### REQUIREMENTS
Write out the lines from the line containing "record = json.load(file)" through the final line of the listing below, exactly, omitting every other line.

### RECORDED DATA
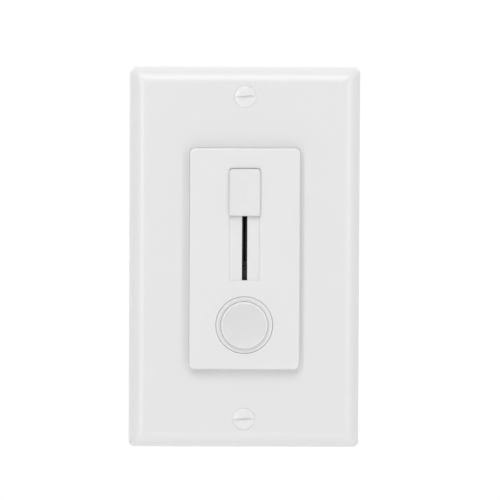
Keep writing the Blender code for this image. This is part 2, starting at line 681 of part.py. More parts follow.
def make_pot_board(body, low, high):
    """The resistive track's board, with three pins to the circuit board."""
    front, thickness, margin, pin_inset = 5.6, 0.8, 0.9, 2.4
    board = block("pot_track_board", (-3.6, 3.6), (front, front + thickness), (low + margin, high - margin),
                  "phenolic")
    places = ((-pin_inset, low + pin_inset), (pin_inset, low + pin_inset), (0.0, high - pin_inset))
    pins = [block("pin", (x - LEG, x + LEG), (front + 0.4, BOARD_FRONT - GAP), (z - LEG, z + LEG))
            for x, z in places]
    return place(fuse(board, *pins), body)


def make_pot_carriage(slider):
    """The block that runs in the case, the lever that stands in it, and the wiper behind it."""
    half_lever, half_width, lever_end, play = LEVER_THICKNESS / 2, LEVER_WIDTH / 2, 3.3, 0.15
    carriage = block("pot_slider_block", (-3.3, 3.3), (1.4, 4.2), (-4.0, 4.0), "acetal", radius=0.4)
    socket = block("socket", (-half_lever - play, half_lever + play), (0, lever_end + 0.2),
                   (-half_width - play, half_width + play))
    place(carve(carriage, socket), slider)
    lever = block("pot_lever", (-half_lever, half_lever), (LEVER_FRONT, lever_end), (-half_width, half_width),
                  "spring_steel", radius=0.5, along="X")
    place(lever, slider)
    sheet = 0.2
    fold = [(4.5, -3.2), (4.5, 0.4), (5.0, 3.4), (4.8, 3.9)]
    outline = fold + [(depth + sheet, up) for depth, up in reversed(fold)]
    place(prism("pot_wiper", outline, "X", -2.6, 2.6, "brass"), slider)


def make_pot(body, slider):
    low, high = TRAVEL_MIDDLE - POT_LENGTH / 2, TRAVEL_MIDDLE + POT_LENGTH / 2
    make_pot_case(body, low, high)
    make_pot_board(body, low, high)
    make_pot_carriage(slider)


# Push switch

def make_switch_body(body):
    half, wall = SWITCH_SIZE / 2, 1.0
    case = block("switch_body", (-half, half), (SWITCH_FRONT, SWITCH_BACK), (-half, half), "black_plastic",
                 radius=0.8)
    inside = block("inside", (wall - half, half - wall), (SWITCH_FRONT + wall, SWITCH_BACK + CUT),
                   (wall - half, half - wall), radius=0.4)
    throat = prism("throat", circle(STEM_RADIUS + 0.3), "Y", SWITCH_FRONT - CUT, SWITCH_FRONT + wall + CUT)
    pivot = prism("pivot", circle(LATCH_WIRE + 0.25, (LATCH_PIVOT_DEPTH, 0), SMALL_STEPS), "X",
                  half - wall - CUT, half + CUT)
    return place(carve(case, inside, throat, pivot), body, (0, 0, BUTTON_HEIGHT))


def make_switch_plunger(button):
    """A stem on a square slab, with the pocket in which the latch pin's tip runs."""
    chamfer = 0.4
    plunger = turned("switch_plunger", [(0, PLUNGER_FRONT), (STEM_RADIUS - chamfer, PLUNGER_FRONT),
                                        (STEM_RADIUS, PLUNGER_FRONT + chamfer), (STEM_RADIUS, 2.5), (0, 2.5)],
                     "acetal")
    slab = block("slab", (-3.5, 3.5), (1.8, 6.0), (-3.5, 3.5), radius=0.5)
    cam_pocket = block("cam_pocket", (2.5, 5.0), (2.2, 5.7), (-1.2, 1.6), radius=0.4, along="X")
    return place(carve(fuse(plunger, slab), cam_pocket), button)


def contact_tip(x, front, back):
    tip = turned("tip", [(0, front), (0.8, front), (0.8, back), (0, back)], steps=SMALL_STEPS)
    return place(tip, location=(x, 0, CONTACT_Z))


def make_contacts(body, button):
    """A bridge behind the plunger, which closes the gap between two fixed contacts when it is pushed in."""
    bridge = block("contact_bridge", (-5.2, 5.2), (6.3, 6.7), (CONTACT_Z - 1, CONTACT_Z + 1), "brass",
                   radius=0.4)
    fuse(bridge, *[contact_tip(x, 6.4, 7.0) for x in (-CONTACT_X, CONTACT_X)])
    place(bridge, button)
    for name, side in (("left", -1), ("right", 1)):
        pad = block("fixed_contact_" + name, side_span(side, 3.3, 5.6), (9.8, 10.3),
                    (CONTACT_Z - 1.4, CONTACT_Z + 1.2), "brass", radius=0.3)
        leg = block("leg", side_span(side, 4.8, 5.5), (9.9, BOARD_FRONT - GAP),
                    (CONTACT_Z - 1.2, CONTACT_Z + 0.8))
        fuse(pad, contact_tip(side * CONTACT_X, 9.5, 10.0), leg)
        place(pad, body, (0, 0, BUTTON_HEIGHT))


def make_latch_pin(latch):
    """A cranked wire. One end turns in the switch body, the other runs in the plunger's pocket."""
    reach, arm_x = LATCH_TIP_DEPTH - LATCH_PIVOT_DEPTH, 4.3
    points = [(2.95, reach, 0), (arm_x, reach, 0), (arm_x, 0, 0), (6.7, 0, 0)]
    return place(wire("latch_pin", points, LATCH_WIRE, "spring_steel"), latch)


def make_button_spring(body):
    """A coil spring between the strap and the button's roof, its end turns closed."""
    low, high = STRAP_FRONT - SPRING_WIRE - GAP, BUTTON_ROOF + SPRING_WIRE + GAP
    steps = 10
    total = round(SPRING_TURNS * steps)
    points = []
    for step in range(total + 1):
        share = min(max((step - steps / 2) / (total - steps), 0.0), 1.0)
        turn = 2 * pi * step / steps
        points.append((SPRING_RADIUS * cos(turn), low + (high - low) * share, SPRING_RADIUS * sin(turn)))
    return place(wire("button_spring", points, SPRING_WIRE, "spring_steel", 0), body, (0, 0, BUTTON_HEIGHT))


# Circuit board and what is on it

def make_circuit_board(body):
    outline = inset_rectangle(HOUSING_WIDTH, HOUSING_HEIGHT, HOUSING_WALL + 0.4, 1.0)
    board = prism("circuit_board", outline, "Y", BOARD_FRONT, BOARD_BACK, "circuit_green")
    holes = [prism("hole", circle(3.0, corner, SMALL_STEPS), "Y", BOARD_FRONT - CUT, BOARD_BACK + CUT)
             for corner in CORNERS]
    return place(carve(board, *holes), body)


def make_triac(body):
    """A three-legged power package: its tab is riveted to the strap through a mica sheet."""
    location = (TRIAC_HOLE[0], 0, TRIAC_HOLE[1])
    tab_front, tab_back, case_low = 0.8, 2.1, -12.4
    case = block("triac", (-5.0, 5.0), (tab_front, 5.2), (case_low, -3.4), "black_plastic", radius=0.4)
    tab = block("tab", (-5.0, 5.0), (tab_front, tab_back), (-4.0, 2.9), radius=0.6)
    legs = []
    for x in (-TRIAC_LEG_SPACING, 0.0, TRIAC_LEG_SPACING):
        span = (x - LEG, x + LEG)
        legs.append(block("leg", span, (3.2, 3.8), (case_low - 2.1, case_low + 0.4)))
        legs.append(block("leg", span, (3.3, BOARD_FRONT - GAP), (case_low - 2.2, case_low - 1.5)))
    fuse(case, tab, *legs)
    sheet = block("triac_insulator", (-5.4, 5.4), (0.1, 0.4), (case_low - 0.5, 3.5), "mica", radius=0.8)
    for piece in (case, sheet):
        hole = prism("hole", circle(1.8, steps=SMALL_STEPS), "Y", -CUT, tab_back + CUT)
        place(carve(piece, hole), body, location)
    place(make_rivet("triac_rivet", STRAP_FRONT - GAP, tab_back + GAP, 1.5, 2.6), body, location)


def make_choke(body):
    """A ring core with its winding, which covers all but a gap at the two wire ends."""
    location = (CHOKE_PLACE[0], BOARD_BACK + 4.7, CHOKE_PLACE[1])
    inner, outer, half, wrap = 4.6, 8.6, 3.2, 0.7
    place(ring("choke_core", inner, outer, (-half, half), "ferrite", 20), body, location)
    low, high, deep = inner - GAP, outer + GAP, half + GAP
    channel = [(low, -deep), (high, -deep), (high, deep), (low, deep)]
    sleeve = [(low - wrap, -deep - wrap), (high + wrap, -deep - wrap), (high + wrap, deep + wrap),
              (low - wrap, deep + wrap)]
    gap, steps = 40, 16
    shape = bmesh.new()
    loops = []
    for step in range(steps + 1):
        turn = radians(gap / 2 + (360 - gap) * step / steps)
        points = [(radius * cos(turn), depth, radius * sin(turn)) for radius, depth in sleeve + channel]
        loops.append([shape.verts.new(point) for point in points])
    neighbours = [(first + index, first + (index + 1) % 4) for first in (0, 4) for index in range(4)]
    for near, far in zip(loops, loops[1:]):
        for a, b in neighbours:
            shape.faces.new((near[a], near[b], far[b], far[a]))
    for end in (loops[0], loops[-1]):
        for a, b in neighbours[:4]:
            shape.faces.new((end[a], end[b], end[4 + b], end[4 + a]))
    place(new_object("choke_winding", shape, "enamel_copper"), body, location)


def legs_at(places, depth):
    """Short square legs that reach the board from components on its back."""
    return [block("leg", (x - LEG, x + LEG), (GAP, depth), (z - LEG, z + LEG)) for x, z in places]


def on_board(piece, body, location, lift=0.0, turn=0.0):
    """Stands a component on the board's back, where its own y = 0 is the board."""
    return place(piece, body, (location[0], BOARD_BACK + lift, location[1]), (0, turn, 0))


def make_box_capacitor(name, body, size, location):
    """A box-shaped film capacitor that stands on two legs."""
    width, depth, height = size
    stand_off, leg_z = 1.0, height / 2 - 2.0
    case = block(name, (-width / 2, width / 2), (stand_off, stand_off + depth), (-height / 2, height / 2),
                 "film_yellow", radius=0.8)
    return on_board(fuse(case, *legs_at(((0, -leg_z), (0, leg_z)), 2.0)), body, location)


def make_can_capacitor(body):
    """A can on end, with the groove that crimps it to its rubber bung."""
    radius, low, high, groove, depth = 3.95, 1.0, 12.4, 2.4, 0.35
    profile = [(0, low), (radius - depth, low), (radius, low + 0.4), (radius, groove - 0.4),
               (radius - depth, groove), (radius, groove + 0.4), (radius, high - 0.4), (radius - 0.45, high),
               (0, high)]
    can = turned("electrolytic_capacitor", profile, "black_plastic")
    return on_board(fuse(can, *legs_at(((-1.75, 0), (1.75, 0)), 2.0)), body, CAN_CAPACITOR_PLACE)


def make_axial(name, body, finish, radius, length, location):
    """A component that lies along Z on its two wire ends, such as a resistor."""
    half, lift, lead = length / 2, radius + 1.2, 1.4
    half_profile = [(0, half + lead), (LEG, half + lead), (LEG, half), (radius * 0.8, half),
                    (radius, half - 0.3)]
    profile = [(distance, -up) for distance, up in half_profile]
    profile += reversed(half_profile)
    case = turned(name, profile, finish, SMALL_STEPS, "Z")
    leg_z = half + lead - LEG + 0.05
    legs = [block("leg", (-LEG, LEG), (GAP - lift, 0.4), (z - LEG, z + LEG)) for z in (-leg_z, leg_z)]
    return on_board(fuse(case, *legs), body, location, lift)


def make_trimmer(body):
    """A small preset that sets the lowest brightness."""
    half, low, high = 3.3, 0.9, 4.4
    base = block("trimmer", (-half, half), (low, high), (-half, half), "trimmer_blue", radius=0.6)
    rotor = prism("rotor", circle(2.4), "Y", high - 0.4, high + 0.8)
    fuse(base, rotor, *legs_at(((-2.5, -2.0), (2.5, -2.0), (0.0, 2.2)), 2.0))
    carve(base, block("slot", (-0.4, 0.4), (high + 0.2, high + 1.6), (-2.0, 2.0)))
    return on_board(base, body, TRIMMER_PLACE, turn=radians(35))


def make_electronics(body):
    make_circuit_board(body)
    make_triac(body)
    make_choke(body)
    make_box_capacitor("film_capacitor_large", body, (7.5, 11.5, 17.5), LARGE_CAPACITOR_PLACE)
    make_box_capacitor("film_capacitor_small", body, (5.0, 8.5, 12.0), SMALL_CAPACITOR_PLACE)
    make_can_capacitor(body)
    for number, location in enumerate(RESISTOR_PLACES, 1):
        make_axial(f"resistor_{number}", body, "resistor_tan", 1.2, 6.4, location)
    make_axial("resistor_3", body, "resistor_tan", 2.1, 10.5, POWER_RESISTOR_PLACE)
    make_axial("diac", body, "trimmer_blue", 0.95, 4.0, DIAC_PLACE)
    make_trimmer(body)


def make_dimmer():
    body = marker("dimmer_body")
    slider = marker("slider_path", (0, 0, SLIDER_REST), body)
    button = marker("button_path", (0, 0, BUTTON_HEIGHT), body)
    latch = marker("latch_pivot", (0, LATCH_PIVOT_DEPTH, BUTTON_HEIGHT), body)
    make_wall_plate(body)
    make_plate_screw("plate_screw_top", body, 1)
    make_plate_screw("plate_screw_bottom", body, -1)
    make_front_cover(body)
    make_dust_seal(body)
    make_slider_cap(slider)
    make_button_cap(button)
    make_button_spring(body)
    make_strap(body)
    make_box_screws(body)
    make_ground_screw(body)
    make_rear_housing(body)
    make_housing_rivets(body)
    make_terminals(body)
    make_pot(body, slider)
    make_switch_body(body)
    make_switch_plunger(button)
    make_contacts(body, button)
    make_latch_pin(latch)
    make_electronics(body)


for leftover in list(bpy.data.objects):
    bpy.data.objects.remove(leftover)
FINISH = all_materials()
make_dimmer()
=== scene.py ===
"""Fine pieces, materials, light and camera for the slide dimmer switch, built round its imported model.

X runs right, Z runs up and Y runs into the wall. Pieces are modelled in millimetres, and each mesh is
scaled to metres as it is made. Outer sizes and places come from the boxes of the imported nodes.
"""

import json
from math import atan2, cos, pi, radians, sin, tan

import bmesh
import bpy
from mathutils import Matrix, Vector


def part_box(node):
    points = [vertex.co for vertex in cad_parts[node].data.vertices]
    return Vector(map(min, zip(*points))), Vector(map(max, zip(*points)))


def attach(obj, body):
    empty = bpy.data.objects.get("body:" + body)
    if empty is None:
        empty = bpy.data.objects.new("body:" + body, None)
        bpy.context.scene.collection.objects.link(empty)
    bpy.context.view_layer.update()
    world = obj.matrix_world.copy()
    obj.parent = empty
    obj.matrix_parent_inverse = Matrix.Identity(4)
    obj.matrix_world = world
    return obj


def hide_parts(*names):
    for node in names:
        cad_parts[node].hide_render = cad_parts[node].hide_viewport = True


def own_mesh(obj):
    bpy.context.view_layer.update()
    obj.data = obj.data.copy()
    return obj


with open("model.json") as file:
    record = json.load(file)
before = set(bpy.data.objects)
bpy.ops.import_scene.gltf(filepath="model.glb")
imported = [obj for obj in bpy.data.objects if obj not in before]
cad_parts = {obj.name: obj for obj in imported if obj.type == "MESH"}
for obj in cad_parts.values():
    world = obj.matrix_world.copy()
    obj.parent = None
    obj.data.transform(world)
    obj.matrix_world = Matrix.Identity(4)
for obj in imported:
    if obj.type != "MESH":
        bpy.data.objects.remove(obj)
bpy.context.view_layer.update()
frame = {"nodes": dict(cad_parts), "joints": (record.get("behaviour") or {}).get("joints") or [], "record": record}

MM = 0.001
GAP = 0.3  # between pieces that rest on each other
CUT = 1.0  # how far a cutter runs past the wall that it goes through
CORNER_STEPS = 8
FILLET_STEPS = 5
ROUND_STEPS = 96
SMALL_STEPS = 48
SHARP_ANGLE = radians(38)


class Box:
    """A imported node's box, in millimetres."""

    def __init__(self, node):
        low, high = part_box(node)
        self.low = Vector([round(value / MM, 3) for value in low])
        self.high = Vector([round(value / MM, 3) for value in high])
        self.middle = (self.low + self.high) / 2
        self.size = self.high - self.low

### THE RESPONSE
    record = json.load(file)
before = set(bpy.data.objects)
bpy.ops.import_scene.gltf(filepath="model.glb")
imported = [obj for obj in bpy.data.objects if obj not in before]
cad_parts = {obj.name: obj for obj in imported if obj.type == "MESH"}
for obj in cad_parts.values():
    world = obj.matrix_world.copy()
    obj.parent = None
    obj.data.transform(world)
    obj.matrix_world = Matrix.Identity(4)
for obj in imported:
    if obj.type != "MESH":
        bpy.data.objects.remove(obj)
bpy.context.view_layer.update()
frame = {"nodes": dict(cad_parts), "joints": (record.get("behaviour") or {}).get("joints") or [], "record": record}

MM = 0.001
GAP = 0.3  # between pieces that rest on each other
CUT = 1.0  # how far a cutter runs past the wall that it goes through
CORNER_STEPS = 8
FILLET_STEPS = 5
ROUND_STEPS = 96
SMALL_STEPS = 48
SHARP_ANGLE = radians(38)


class Box:
    """A imported node's box, in millimetres."""

    def __init__(self, node):
        low, high = part_box(node)
        self.low = Vector([round(value / MM, 3) for value in low])
        self.high = Vector([round(value / MM, 3) for value in high])
        self.middle = (self.low + self.high) / 2
        self.size = self.high - self.low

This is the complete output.